- Developer: Bullfrog Productions
- Publisher: Electronic Arts
- Designers: Ernest W. Adams Nick Ricks Zy Nicholson Nick Goldsworthy
- Series: Dungeon Keeper
- Platform: Microsoft Windows
- Release: Cancelled
- Genres: Real-time strategy, god game
- Modes: Single-player, multiplayer

= Dungeon Keeper 3 =

Dungeon Keeper 3: War for the Overworld is a cancelled PC strategy game by Bullfrog Productions for Microsoft Windows. Dungeon Keeper 3 was set to be the next installment in the Dungeon Keeper franchise. Players were charged with managing evil creatures in an underground dungeon and protecting it against the stereotypical righteous and goodly adventurers that conventionally appear in role-playing video games. The series won praise from reviewers for its innovative design and devilish humor. The sequel to Dungeon Keeper, and Dungeon Keeper 2, it was set to lead the player to do battle in the surface realm of the goodly heroes. A short trailer for the game is included in Dungeon Keeper 2.

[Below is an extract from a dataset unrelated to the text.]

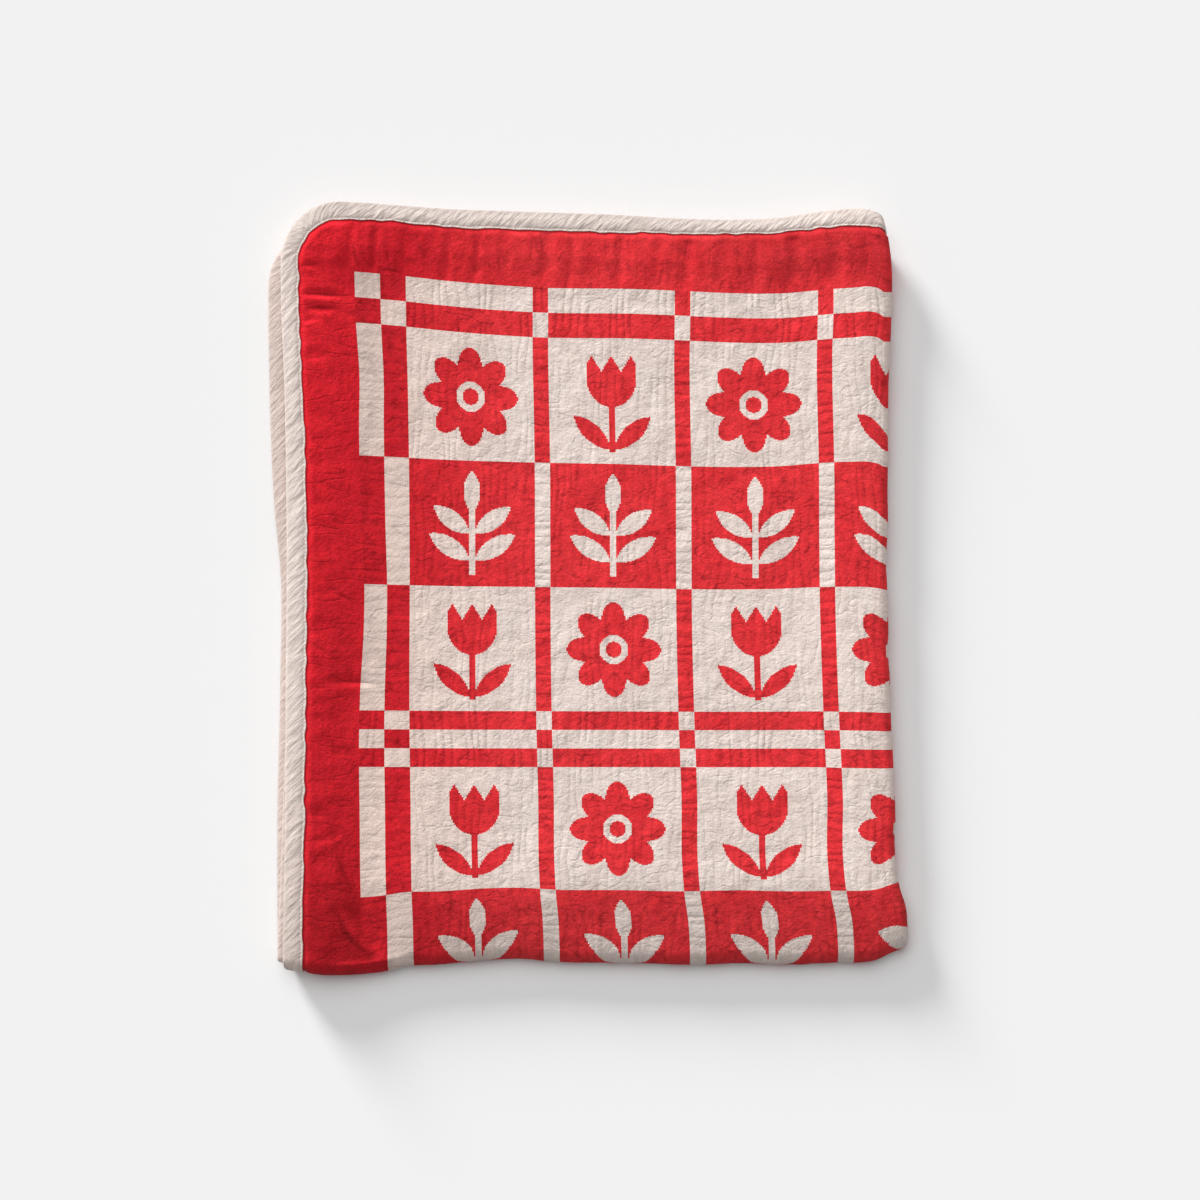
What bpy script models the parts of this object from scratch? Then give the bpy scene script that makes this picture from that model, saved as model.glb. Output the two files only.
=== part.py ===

War for the Overworld, a game inspired by Dungeon Keeper 3, was released in 2015. This originated as a fan endeavour to develop the third game in the franchise, with the developers moving away from the Dungeon Keeper IP in 2011.

==History==

High-level conceptualisation and design documentation formally began after the release of Dungeon Keeper 2 in June 1998, with a small design team drawn from the same development staff. Game designer and scriptwriter Zy Nicholson resigned from the studio in late 1999 and was replaced on the project by Ernest W. Adams. Though never officially announced by publisher EA, development was acknowledged by a website update from the DK3 team in early February 2000. Development was cancelled in March 2000, though it was not until August of the same year that Bullfrog Productions revealed that the game had been cancelled. At the time, Bullfrog's website explained that it had cancelled production to work on other projects:

A third episode of the Dungeon Keeper saga was underway, but opportunities to develop new intellectual properties on new platforms such as PlayStation 2 have meant that DK3 has been put on hold. There are currently no plans for another Dungeon Keeper game, however it remains an important franchise and there may be opportunities for us to pursue that direction in the future.

The projects that provoked Dungeon Keeper 3s cancellation were EA's Harry Potter and Lord of the Rings games.